I used my standard PS that I used for a dozen other schools and Iowa accepted me fairly early on, so I wouldn't worry about it too much.

Law School Admissions / Re: WUSTL acceptances?
« on: January 23, 2008, 09:10:12 AM »
I got the e-mail yesterday saying that my LSDAS report was going to be requested soon, but I had also received that e-mail early in December.  Besides, according to LSAC, my report was requested in mid-November.  So, I called Wash U today at the number in the e-mail and the lady was very polite and said they had an e-mail go out yesterday that was sent to some people who didn't actually need to receive it.  She pulled up my file and said I was complete and didn't need to worry about it.  So, it sounds like the e-mail was just sent to some people on accident -- but if anyone is really concerned, you can just call and they'll pull you up just to be sure.
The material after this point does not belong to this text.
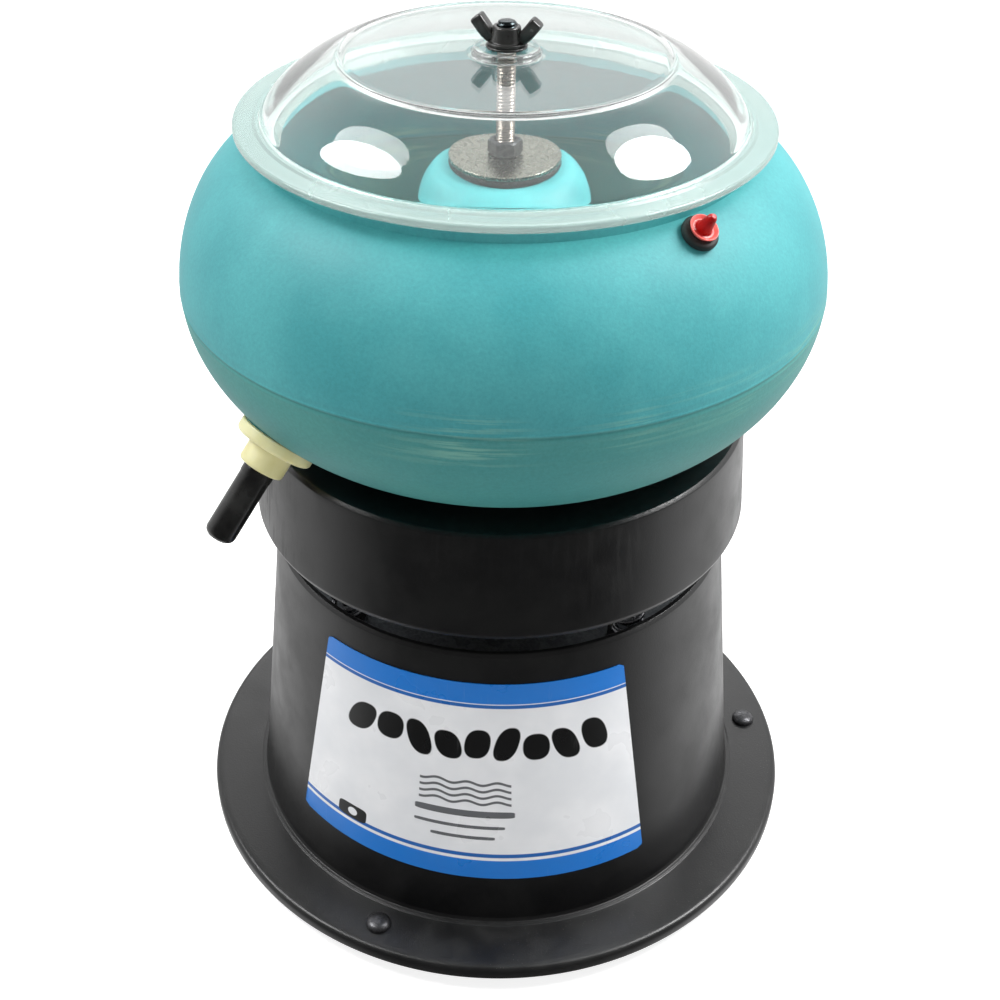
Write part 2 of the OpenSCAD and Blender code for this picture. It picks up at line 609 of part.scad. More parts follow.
module stator() color([0.4, 0.4, 0.42]) difference() {
    tube(motor_r - motor_wall - free_gap, stator_in_r, stator_low_z, stator_h);
    round_circle(12, stator_in_r + 5, stator_low_z - over, 0)
        cylinder(h = stator_h + 2 * over, r = 3, $fn = small_fn);
}
module windings() color([0.7, 0.35, 0.15]) for (z = [stator_low_z - 6, stator_low_z + stator_h])
    tube(36, stator_in_r + 2, z, 6);
module rotor_core() color([0.45, 0.45, 0.47])
    tube(stator_in_r - rotor_gap, shaft_r + 0.02, stator_low_z, stator_h);
module motor_shaft() color([0.75, 0.75, 0.76]) translate([0, 0, weight_low_z - 2])
    cylinder(h = fan_low_z + fan_h - weight_low_z, r = shaft_r);

module bearing(z) tube(bearing_r, shaft_r + running_gap, z, bearing_t);
module bearing_upper() color([0.8, 0.8, 0.8]) bearing(motor_top_z - bearing_lip - bearing_t);
module bearing_lower() color([0.8, 0.8, 0.8]) bearing(motor_low_z + bearing_lip);

module cooling_fan() color([0.85, 0.85, 0.82]) translate([0, 0, fan_low_z]) difference() {
    union() {
        cylinder(h = 1.4, r = fan_r);
        cylinder(h = fan_h - 1, r = 9);
        round_circle(8, 8, 0, 0) translate([0, -0.8, 0]) cube([fan_r - 8.5, 1.6, fan_h - 1]);
    }
    translate([0, 0, -over]) cylinder(h = 20, r = shaft_r + 0.02);
}

module eccentric_weight() color([0.35, 0.35, 0.36]) translate([0, 0, weight_low_z]) difference() {
    union() {
        cylinder(h = weight_t, r = 11);
        intersection() {
            cylinder(h = weight_t, r = weight_r);
            translate([0, -weight_r, 0]) cube([weight_r, 2 * weight_r, weight_t]);
        }
    }
    translate([0, 0, -over]) cylinder(h = weight_t + 2 * over, r = shaft_r + 0.02);
    translate([0, 0, weight_t / 2]) rotate([0, -90, 0])
        cylinder(h = 20, r = foot_screw_r + free_gap, $fn = small_fn);
}
module weight_screw() color([0.2, 0.2, 0.2])
    translate([-shaft_r - 0.1, 0, weight_low_z + weight_t / 2]) rotate([0, -90, 0])
        cylinder(h = 5.6, r = foot_screw_r, $fn = small_fn);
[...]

E-mail... you find out more quickly, but minus the awkwardness of a phone call.

I have only spoken to the pre-law advisor listed on my LSAC one time, and it was to interview her for the campus newspaper last year.  She was very rude and short with me and I didn't dare infringe upon her precious time again with any law school questions.  Instead, I attended a few pre-law events at another nearby school and asked that advisor a few questions.  He was much friendlier and more experienced.

Law School Admissions / Re: Addendum? What kind of explanation will work?
« on: January 07, 2008, 11:36:43 AM »
Ok, I have no extracurricular activity whatsoever.
What kind of explanation for something like this will make me ok?
It's embarrasing to say for myself, but my numbers are otherwise pretty darn good.
And there's one course that I did very poorly.
All straight A's and just that course I got B on. Is an explanation like "the course was very different from other courses that I took and it was not what I explected" ok?

Surely this is a flame.  First of all, would anyone *seriously* consider an addendum for ONE B?  Secondly, I would think that someone who would be freaking out over one B would have better grammar -- such as knowing how to spell "expected."